Key Takeaways with Craig

US Equity Index prices rallied in late afternoon action to close down just slightly while implied volatility in the CME’s Equity Index options continued to decline.  US Treasury yields rose and with today’s rally, the Micro 10-Year is up just a couple basis points on the week while the 2-Year is up by about 9 basis points.  Here’s the weekly price and volatility recap using QuikStrike and CVOL data:

  • Even with all the headlines regarding debt ceiling, recession potential, etc, implied volatility in almost all of the products we looked at declined on the week and were down a relative 10% and 11% in E-mini Nasdaq-100 and Gold options. 
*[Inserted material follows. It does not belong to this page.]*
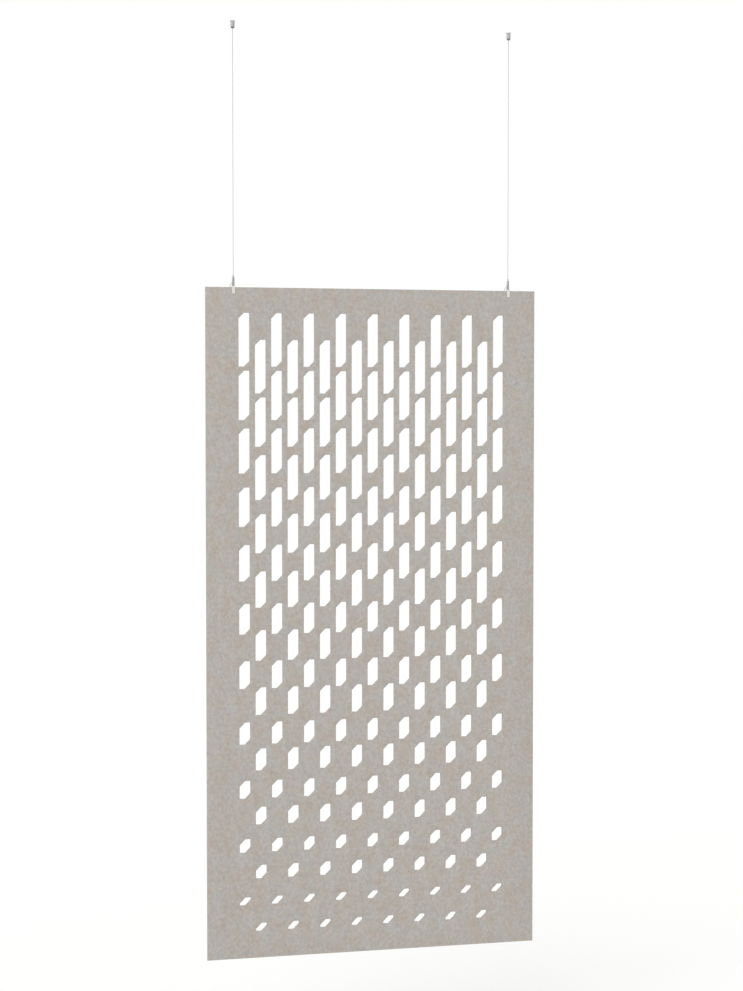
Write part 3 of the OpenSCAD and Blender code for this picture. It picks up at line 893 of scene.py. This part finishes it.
# Radii in mm, and heights above the felt's top edge
gripper = {
    "sides": 80,
    "radius": 4.5, "foot": 4.7, "top": 36, "edge": 0.3,
    "shoulder": 1.6, "shoulderEdge": (0.12, 0.4),  # its upper corner, in from the side and down
    "rim": (0.75, 0.45, 0.25),  # round the nose: its outer side, its top and its depth
    "nose": 2.4, "coneTop": 33.64, "coneFoot": 26.55, "bore": 3.6,
    "port": 1.45, "drillLength": 16, "drillSides": 40,
    "springTurns": 4, "turnSteps": 24, "springWire": 0.4, "springRadius": 2.5,
    "plugTop": 23, "springLength": 4.4, "springGap": 0.05,
    "coilSteps": 3, "smooth": 60,
    "travel": 2,
}


def makeBarrel(side, x):
    g = gripper
    edge, (inwards, down) = g["edge"], g["shoulderEdge"]
    rimSide, rimTop, rimDepth = g["rim"]
    rings = [
        (g["bore"] + edge, g["foot"]), (g["radius"] - edge, g["foot"]),
        (g["radius"] - edge / 3, g["foot"] + edge / 3), (g["radius"], g["foot"] + edge),
        (g["radius"], g["top"] - g["shoulder"] - down),
        (g["radius"] - inwards, g["top"] - g["shoulder"]),
        (g["nose"] + rimSide, g["top"] - edge), (g["nose"] + rimTop, g["top"]),
        (g["nose"], g["top"] - rimDepth), (g["nose"], g["coneTop"]),
        (g["bore"], g["coneFoot"]), (g["bore"], g["foot"] + edge), (g["bore"] + edge, g["foot"]),
    ]
    piece = turned(x, [(r, panelTop + z) for r, z in rings], g["sides"], openEnds=True)
    # the port: a slanting drill hole in which the tail leaves
    turn, lean = math.radians(wire["turn"]), math.radians(180 - wire["tilt"])
    fall = wire["bendRadius"] * math.tan(math.radians(wire["tilt"] / 2))
    corner = panelTop + wire["bendTop"] - fall
    bpy.ops.object.select_all(action="DESELECT")
    bpy.ops.mesh.primitive_cylinder_add(
        vertices=g["drillSides"], radius=g["port"] * mm, depth=g["drillLength"] * mm
    )
    drill = bpy.context.object
    drill.matrix_world = (
        Matrix.Translation((x, 0, corner * mm)) @ Matrix.Rotation(turn, 4, "Z")
        @ Matrix.Rotation(lean, 4, "Y") @ Matrix.Translation((0, 0, g["drillLength"] / 2 * mm))
    )
    only(drill)
    bpy.ops.object.transform_apply(location=True, rotation=True, scale=True)
    applyModifier(piece, "BOOLEAN", object=drill, operation="DIFFERENCE", solver="EXACT")
    bpy.data.objects.remove(drill)
    finishMesh(piece, "gripBarrel_" + side, gripNickel)
    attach(piece, "panel")
    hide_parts("gripper_barrel_" + side)


def makeSpring(side, x):
    # a round helix between the plug and the plunger's foot
    g = gripper
    count = g["springTurns"] * g["turnSteps"]
    rise = (g["springLength"] - g["springWire"] - 2 * g["springGap"]) * mm
    low = (panelTop + g["plugTop"] + g["springGap"] + g["springWire"] / 2) * mm
    curve = bpy.data.curves.new("coil", "CURVE")
    curve.dimensions = "3D"
    curve.bevel_depth = g["springWire"] / 2 * mm
    curve.bevel_resolution = g["coilSteps"]
    curve.use_fill_caps = True
    line = curve.splines.new("POLY")
    line.points.add(count)
    for i, point in enumerate(line.points):
        a = math.tau * i / g["turnSteps"]
        point.co = (x + g["springRadius"] * mm * math.cos(a), g["springRadius"] * mm * math.sin(a),
                    low + rise * i / count, 1)
    coil = bpy.data.objects.new("coil", curve)
    bpy.context.scene.collection.objects.link(coil)
    only(coil)
    bpy.ops.object.convert(target="MESH")
    piece = bpy.context.object
    finishMesh(piece, "gripSpring_" + side, turnedSteel, g["smooth"])
    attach(piece, "panel")
    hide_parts("plunger_spring_" + side)
    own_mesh(piece)


for side, sign in sides.items():
    makeBarrel(side, sign * hangerX)
    makeSpring(side, sign * hangerX)
print("grippers turned")


# Clip and pad keep the CAD's form and get soft edges, in mm and degrees
clip = {
    "edge": 0.35, "edgeSteps": 3, "padEdge": 0.2, "padSteps": 2, "sharp": 40, "smooth": 35,
}
# In mm; the thread fades over its last pitch at both ends
setScrew = {
    "radius": 2, "root": 1.65, "pitch": 0.7, "fade": 0.25, "perTurn": 6, "sides": 36,
    "length": 6, "point": 1.2, "edge": 0.3, "tip": 6.9, "depth": 14,
    "socket": 1.1, "socketDepth": 2, "socketEdge": 0.15,
}


def makeClip(side):
    piece = copyOfNode("fork_clip_" + side)
    applyModifier(
        piece, "BEVEL", width=clip["edge"] * mm, segments=clip["edgeSteps"],
        limit_method="ANGLE", angle_limit=math.radians(clip["sharp"]), use_clamp_overlap=True,
    )
    finishMesh(piece, "forkClip_" + side, powderCoat, clip["smooth"])
    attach(piece, "panel")
    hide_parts("fork_clip_" + side)
    piece = copyOfNode("clamp_pad_" + side)
    applyModifier(
        piece, "BEVEL", width=clip["padEdge"] * mm, segments=clip["padSteps"],
        limit_method="ANGLE", angle_limit=math.radians(clip["sharp"]), use_clamp_overlap=True,
    )
    finishMesh(piece, "pressurePad_" + side, whiteNylon, clip["smooth"])
    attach(piece, "panel")
    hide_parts("clamp_pad_" + side)


def makeSetScrew(side, x):
    # a turned rod of many rings whose points then follow the thread, with a six-sided socket
    s = setScrew
    step = s["pitch"] / s["perTurn"]
    count = round(s["length"] / step)
    floor = s["length"] - s["socketDepth"]
    inSocket = (s["socket"] + slack["same"]) * mm
    rings = [(s["point"], 0)]
    rings += [(s["radius"], (i + 0.5) * s["length"] / count) for i in range(count)]
    rings += [(s["radius"] - s["edge"], s["length"]), (s["socket"] + s["socketEdge"], s["length"]),
              (s["socket"], s["length"] - s["socketEdge"]), (s["socket"], floor)]
    piece = turned(x, rings, s["sides"])
    fillRing(piece, lambda v: abs(v.co.z - floor * mm) < slack["same"] * mm
             and math.hypot(v.co.x - x, v.co.y) < inSocket)
    for point in piece.data.vertices:
        away = Vector((point.co.x - x, point.co.y, 0))
        angle = math.atan2(away.y, away.x)
        if abs(away.length - s["radius"] * mm) < slack["same"] * mm:
            phase = (point.co.z / (s["pitch"] * mm) - angle / math.tau) % 1
            depth = (s["radius"] - s["root"]) * abs(2 * phase - 1)
            ends = min(point.co.z, s["length"] * mm - point.co.z) / (s["pitch"] * mm)
            r = s["radius"] - depth - s["fade"] * (1 - min(1.0, ends))
            away *= r * mm / away.length
        elif away.length < inSocket:  # round to six-sided
            half = math.pi / 6
            away *= math.cos(half) / math.cos((angle + half) % (2 * half) - half)
        point.co.x, point.co.y = x + away.x, away.y
    # laid along Y, its socket to the back
    piece.data.transform(
        Matrix.Translation((x, s["tip"] * mm, (panelTop - s["depth"]) * mm))
        @ Matrix.Rotation(math.radians(-90), 4, "X") @ Matrix.Translation((-x, 0, 0))
    )
    finishMesh(piece, "setScrew_" + side, turnedSteel)
    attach(piece, "panel")
    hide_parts("clamp_screw_" + side)


for side, sign in sides.items():
    makeClip(side)
    makeSetScrew(side, sign * hangerX)
print("clips and screws made")


stay = {
    "wire_stop": turnedSteel,
    "gripper_plunger": turnedSteel,
    "clutch_balls": ballSteel,
    "gripper_plug": gripNickel,
    "clip_screw": turnedSteel,
}
for side in sides:
    for name, material in stay.items():
        node = cadNodes[name + "_" + side]
        node.data.materials.clear()
        node.data.materials.append(material)
print("inner pieces finished")


studio = {
    "floor": -3.8,  # metres below the ceiling
    "floorSize": 80,
    "floorColour": "#e6e6e4",
    "floorLift": 0.19,  # so that the lit floor shows white and its shadow stays
    "ambient": 0.83,
    "lamps": {  # suns: turn and spread in degrees
        "key": {"turn": (52, 0, -38), "strength": 0.52, "spread": 40},
        "side": {"turn": (75, 0, -60), "strength": 0.50, "spread": 45},
        "back": {"turn": (52, 0, 142), "strength": 0.40, "spread": 40},
    },
}


def seenDirectly(tree):
    # 1 for what the camera sees, also in a mirror or through glass
    path = addNode(tree, "ShaderNodeLightPath").outputs
    both = addNode(
        tree, "ShaderNodeMath", {0: path["Is Camera Ray"], 1: path["Is Glossy Ray"]},
        operation="MAXIMUM",
    ).outputs[0]
    return addNode(
        tree, "ShaderNodeMath", {0: both, 1: path["Is Transmission Ray"]}, operation="MAXIMUM"
    ).outputs[0]


def makeStudio():
    bpy.ops.object.select_all(action="DESELECT")
    bpy.ops.mesh.primitive_plane_add(size=studio["floorSize"], location=(0, 0, studio["floor"]))
    floor = bpy.context.object
    floor.name = "studioFloor"
    made = bpy.data.materials.new("pale painted floor")
    made.use_nodes = True
    tree = made.node_tree
    tree.nodes.clear()
    paint = addNode(
        tree, "ShaderNodeBsdfDiffuse", {"Color": linear(studio["floorColour"])}
    ).outputs["BSDF"]
    glow = addNode(
        tree, "ShaderNodeEmission", {"Color": (1, 1, 1, 1), "Strength": studio["floorLift"]}
    ).outputs["Emission"]
    lifted = addNode(tree, "ShaderNodeAddShader", {0: paint, 1: glow}).outputs["Shader"]
    mixed = addNode(
        tree, "ShaderNodeMixShader", {0: seenDirectly(tree), 1: paint, 2: lifted}
    ).outputs["Shader"]
    addNode(tree, "ShaderNodeOutputMaterial", {"Surface": mixed})
    floor.data.materials.append(made)

    world = bpy.data.worlds.new("whiteRoom")
    bpy.context.scene.world = world
    world.use_nodes = True
    tree = world.node_tree
    tree.nodes.clear()
    dim = addNode(
        tree, "ShaderNodeBackground", {"Color": (1, 1, 1, 1), "Strength": studio["ambient"]}
    ).outputs["Background"]
    white = addNode(
        tree, "ShaderNodeBackground", {"Color": (1, 1, 1, 1), "Strength": 1.0}
    ).outputs["Background"]
    mixed = addNode(
        tree, "ShaderNodeMixShader", {0: seenDirectly(tree), 1: dim, 2: white}
    ).outputs["Shader"]
    addNode(tree, "ShaderNodeOutputWorld", {"Surface": mixed})

    for name, values in studio["lamps"].items():
        data = bpy.data.lights.new(name + "Light", "SUN")
        data.energy = values["strength"]
        data.angle = math.radians(values["spread"])
        lamp = bpy.data.objects.new(name + "Light", data)
        lamp.rotation_euler = [math.radians(a) for a in values["turn"]]
        bpy.context.scene.collection.objects.link(lamp)
    bpy.context.scene.view_settings.view_transform = "Standard"


makeStudio()
print("studio lit")

print("done")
  • With the late afternoon rally, E-mini Nasdaq-100 prices squeaked out a slight gain on the week.
  • Gold prices were also slightly higher and remain near all-time high levels.
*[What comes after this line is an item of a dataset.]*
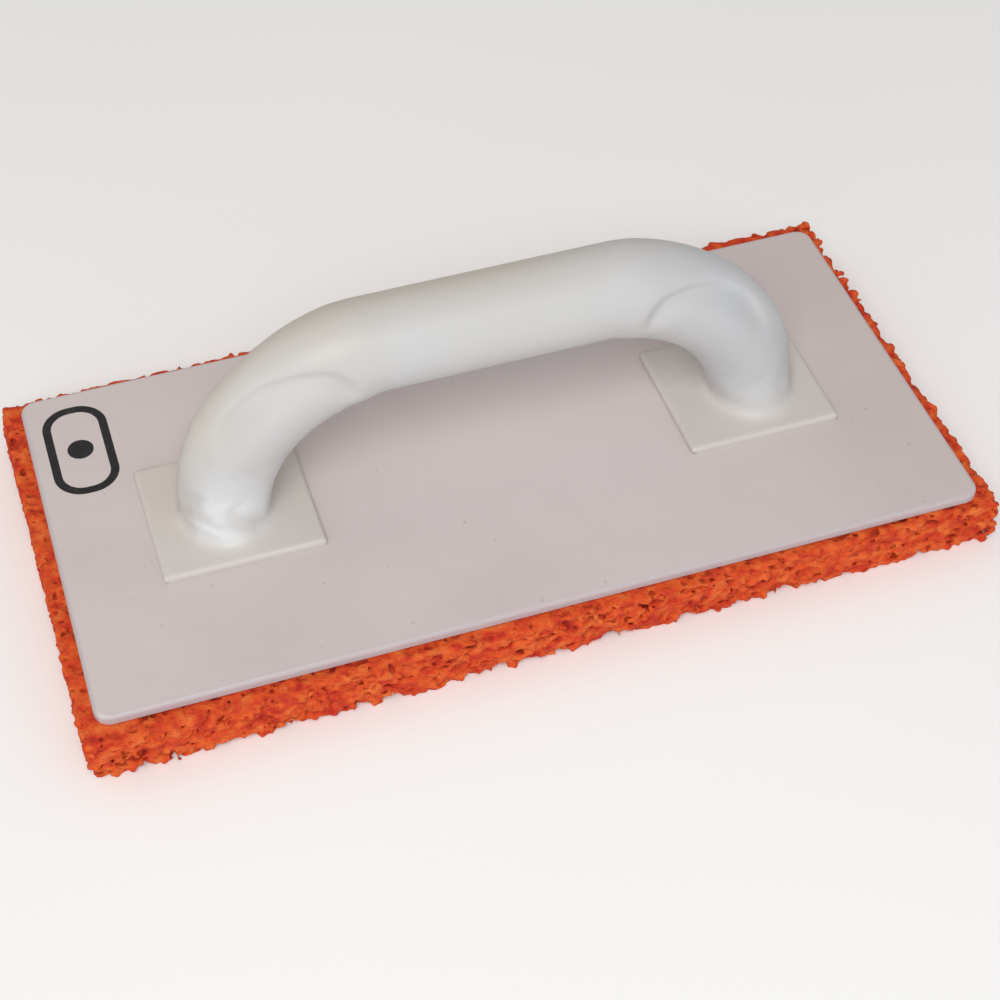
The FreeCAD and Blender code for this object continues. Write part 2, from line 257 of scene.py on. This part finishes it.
def make_handle():
    """The bow and both feet in one skin, without the sealed core and the screw holes, which never show."""
    low = np.array([-handle_high.x / MM, handle_low.y / MM, plate_top_mm]) - HANDLE_MARGIN
    high = np.array([handle_high.x, handle_high.y, handle_high.z]) / MM + HANDLE_MARGIN
    axes = [np.arange(a, b, HANDLE_STEP) for a, b in zip(low, high)]
    x, y, z = np.meshgrid(*axes, indexing="ij")
    field = handle_distance(x, y, z - plate_top_mm)
    piece = mesh_from_field("bow_handle", field, low, HANDLE_STEP, settle_on_handle)
    piece.data.set_sharp_from_angle(angle=SHARP_ANGLE)
    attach(piece, "root")
    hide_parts("handle")
    return piece


handle = make_handle()


# ---------------------------------------------------------------- sponge

# Lengths are in mm, and the inset and the shift are along x and y. The two COVER pairs are where the plate's
# cover starts and where it is whole. Each entry of ROUGHNESS is a depth and the size of its lumps along x, y
# and z. The pairs for pores, notches and lumps are the least and the most of a random draw, and their tilts
# are the most that they rise per mm.
SPONGE_STEP = 0.65
SPONGE_MARGIN = 2.6
SPONGE_INSET = (0.3, 0.65)
SPONGE_ROUNDING = 0.9
SPONGE_SHIFT = (-0.4, 0.65)
SPONGE_SKEW = math.radians(0.6)
RIGHT_END_SLANT = 0.0145
RIGHT_END_SLANT_FROM = -20.0
COVER_INSIDE = (0.5, 3.0)
COVER_BELOW_TOP = (3.5, 1.5)
ROUGHNESS = ((0.6, (16, 16, 8)), (0.45, (4, 4, 3)), (0.65, (1.4, 1.4, 1.1)))
ROUGHNESS_SWELL = 0.2
SPONGE_FACES = 198000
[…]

  • The US Dollar gained versus the Euro FX in CME’s FX futures markets while volatility fell again.  The CVOL level in Euro FX options is near 14 month lows.
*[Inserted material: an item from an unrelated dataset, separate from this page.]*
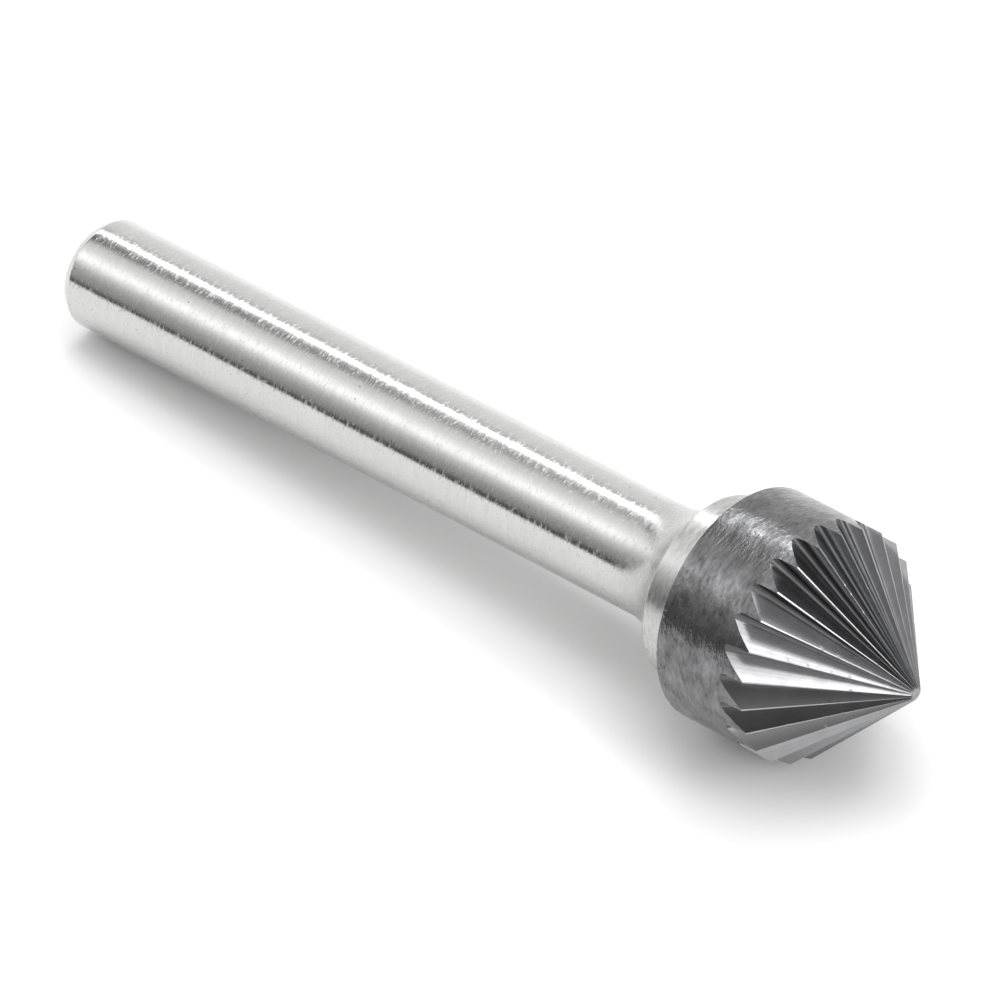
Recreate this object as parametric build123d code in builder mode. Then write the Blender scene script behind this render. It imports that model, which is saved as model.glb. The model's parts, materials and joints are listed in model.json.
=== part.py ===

  • Even though the price of Bitcoin futures fell by over 11%, implied volatility in the at the money options fell by a relative 6%. 

So as we move into the third week of May, the market will, of course, be looking for progress in the debt ceiling negotiations and a couple of Federal Reserve speeches on Friday, among other things.  In the meantime, have a safe and happy Mother’s Day weekend and we’ll be back on Monday.